Can any Christian or anyone else provide any written evidence proving or suggesting that any miracle performed by Jesus in the Bible actually took place?
You haven't demonstrated what is wrong with the written evidence that we have in the Gospels, other than a blanket statement that there is "ZERO evidence". If the Gospels are not counted as evidence, then any other "written" evidence would not be sufficient either, so why ask for written evidence?
And again, miracles, son of God, whatever - none of this is actually anything to do with the topic title, "Did Jesus exist?" I believe that he did, but the debate about that does not generally involve discussing the veracity or otherwise of the miracles as described in the Bible, whether Jesus's teachings count as Christianity or whether someone whose doubt is in existence can be described as the son of some entity that the majority of us (on this board, at any rate) don't believe exists in the first place.
IceAgeCivilization, it's too easy to dismiss a reference to Wikipedia. Wikipedia is an online resource that we all have access to. Where it gives references, by all means go to the library and read the books it cites directly. The information directly provided in those books is not necessarily available online for us all to read and digest. That is what Wikipedia is for.
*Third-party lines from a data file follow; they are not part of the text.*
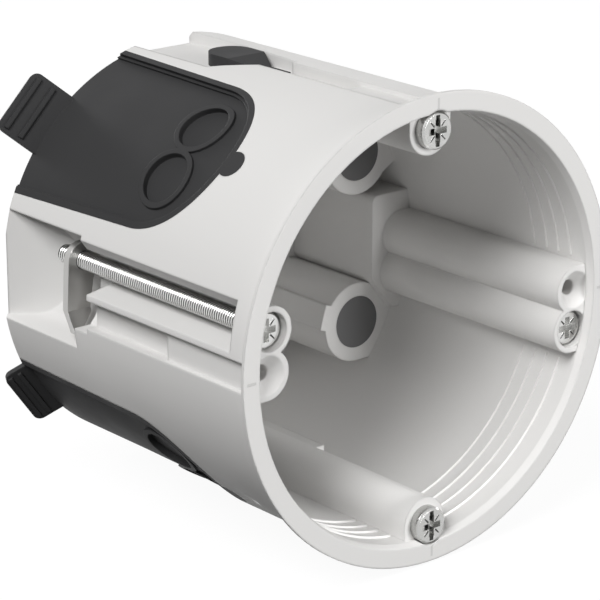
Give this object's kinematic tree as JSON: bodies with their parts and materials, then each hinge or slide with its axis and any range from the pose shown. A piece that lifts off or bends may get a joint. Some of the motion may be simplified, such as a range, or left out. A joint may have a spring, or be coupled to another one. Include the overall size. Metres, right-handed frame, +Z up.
{
  "type": "drywall back box",
  "caption": "Round deep installation box for a plasterboard wall, with claws drawn by screws, soft cable entries and device screws.",
  "frame": {"origin": "centre of the rim's front face, on the axis of the box", "axes": "+Y along the axis into the wall, +Z up, +X to the right seen from the room"},
  "size_m": [0.071, 0.0656, 0.071],
  "materials": {
    "grey_plastic": "fine satin moulding, light grey",
    "black_rubber": "matt soft moulding, black",
    "zinc_sheet": "zinc-plated sheet",
    "zinc_screw": "bright zinc plating"
  },
  "bodies": {
    "box": {"housing": "grey_plastic", "entry_panel_upper": "black_rubber", "entry_panel_lower": "black_rubber", "tube_seal_upper": "black_rubber", "tube_seal_lower": "black_rubber", "soft_plug_top": "black_rubber", "soft_plug_bottom": "black_rubber"},
    "claw_left": {"claw_left": "zinc_sheet"},
    "claw_right": {"claw_right": "zinc_sheet"},
    "claw_screw_left": {"claw_screw_left": "zinc_screw"},
    "claw_screw_right": {"claw_screw_right": "zinc_screw"},
    "device_screw_top": {"device_screw_top": "zinc_screw"},
    "device_screw_bottom": {"device_screw_bottom": "zinc_screw"}
  },
  "joints": [
    {"name": "claw_left_swing", "type": "hinge", "parent": "box", "child": "claw_left", "pos_m": [-0.0295, 0.0455, 0.0062], "axis": [0, 1, 0], "range_deg": [0, 90]},
    {"name": "claw_right_swing", "type": "hinge", "parent": "box", "child": "claw_right", "pos_m": [0.0295, 0.0455, -0.0062], "axis": [0, 1, 0], "range_deg": [0, 90]},
    {"name": "claw_screw_left_turn", "type": "hinge", "parent": "box", "child": "claw_screw_left", "pos_m": [-0.0295, 0.0225, 0.0062], "axis": [0, 1, 0], "continuous": true},
    {"name": "claw_screw_right_turn", "type": "hinge", "parent": "box", "child": "claw_screw_right", "pos_m": [0.0295, 0.0225, -0.0062], "axis": [0, 1, 0], "continuous": true},
    {"name": "device_screw_top_turn", "type": "hinge", "parent": "box", "child": "device_screw_top", "pos_m": [0, 0.008, 0.03], "axis": [0, 1, 0], "continuous": true},
    {"name": "device_screw_bottom_turn", "type": "hinge", "parent": "box", "child": "device_screw_bottom", "pos_m": [0, 0.008, -0.03], "axis": [0, 1, 0], "continuous": true}
  ]
}
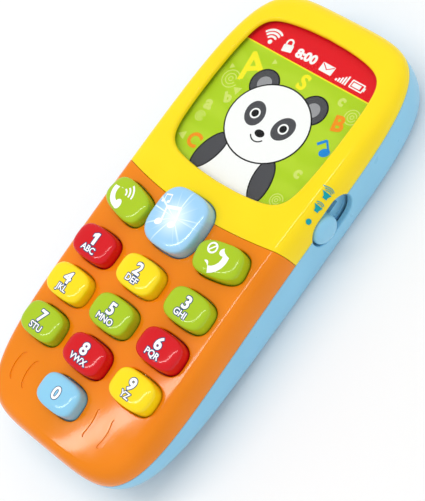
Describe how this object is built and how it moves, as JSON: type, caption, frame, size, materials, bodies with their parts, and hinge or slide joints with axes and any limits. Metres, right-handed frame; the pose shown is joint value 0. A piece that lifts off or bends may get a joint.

As to Mark 16:9-20, it is missing from all the earliest known manuscripts of the Gospel. So if it was written in by Mark, he must have still been alive in the 4th Century, which would rather reduce his credibility as a 1st Century author. You can't have it both ways - either he's a credible witness, or he wrote 16:9-20, but not both. I believe he must have written
something after the end of 16:8 (otherwise the book just stops and Jesus hasn't even Resurrected yet), but that has been lost forever.